The framing of drug interdiction as the primary objective appears to many analysts as a cover for regime change objectives, particularly given the military capability deployed (strategic bombers, aircraft carriers), which far exceeds what drug trafficking interdiction would require.
Regional experts note that the administration’s messaging—what analysts call “drugs are the excuse”—is well understood in Latin American capitals.
The signal being transmitted is that the Trump administration is “intent on pursuing specific objectives and will use military force against leaders and countries that don’t fall in line”.
Conclusion
Trump’s Apparent Determination and Unresolved Questions
Unlike his first term, when Trump accepted National Security Advisor H.R. McMaster’s arguments against invasion, Trump appears more committed to regime change in his second term.
Trump was briefed on updated military options in November 2025 but has not yet made a final decision regarding escalation from maritime strikes to land operations.
The White House has informed Congress that it lacks formal legal justification for land strikes in Venezuela.

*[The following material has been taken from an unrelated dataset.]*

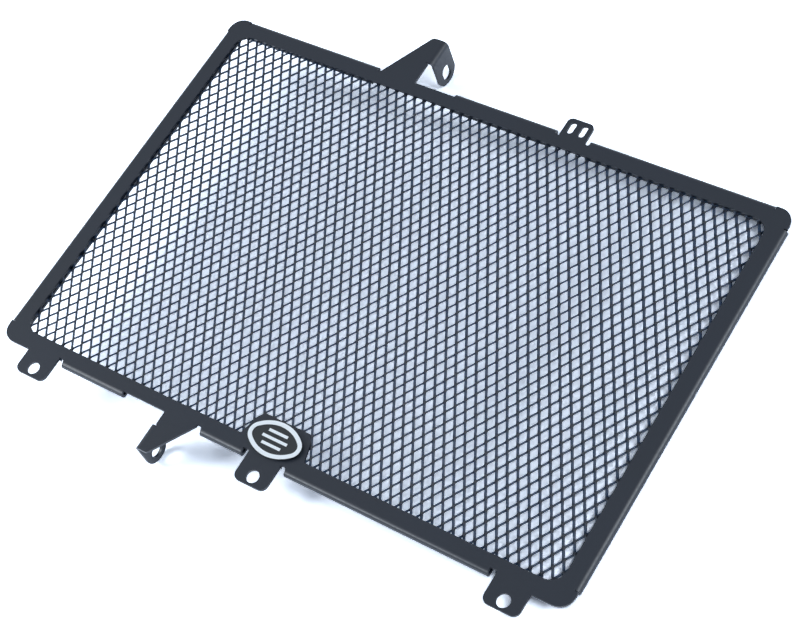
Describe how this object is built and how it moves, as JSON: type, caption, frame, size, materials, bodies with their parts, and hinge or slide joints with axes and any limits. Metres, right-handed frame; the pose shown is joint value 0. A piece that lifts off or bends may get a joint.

Yet, the administration continues to plan such operations, suggesting it may proceed despite legal constraints.
Whether Trump will authorize expanded military operations against Venezuelan territory remains the central unanswered question.
His reluctance to approve operations that might result in American military casualties or embarrassing failure may restrain escalation, or his stated determination to accomplish regime change in a way that evaded him in his first term may overcome such reservations.
What remains clear is that Venezuela has become central to Trump’s Latin America policy, and the region’s stability—along with that of neighboring Colombia—hangs on decisions still to be made in the White House.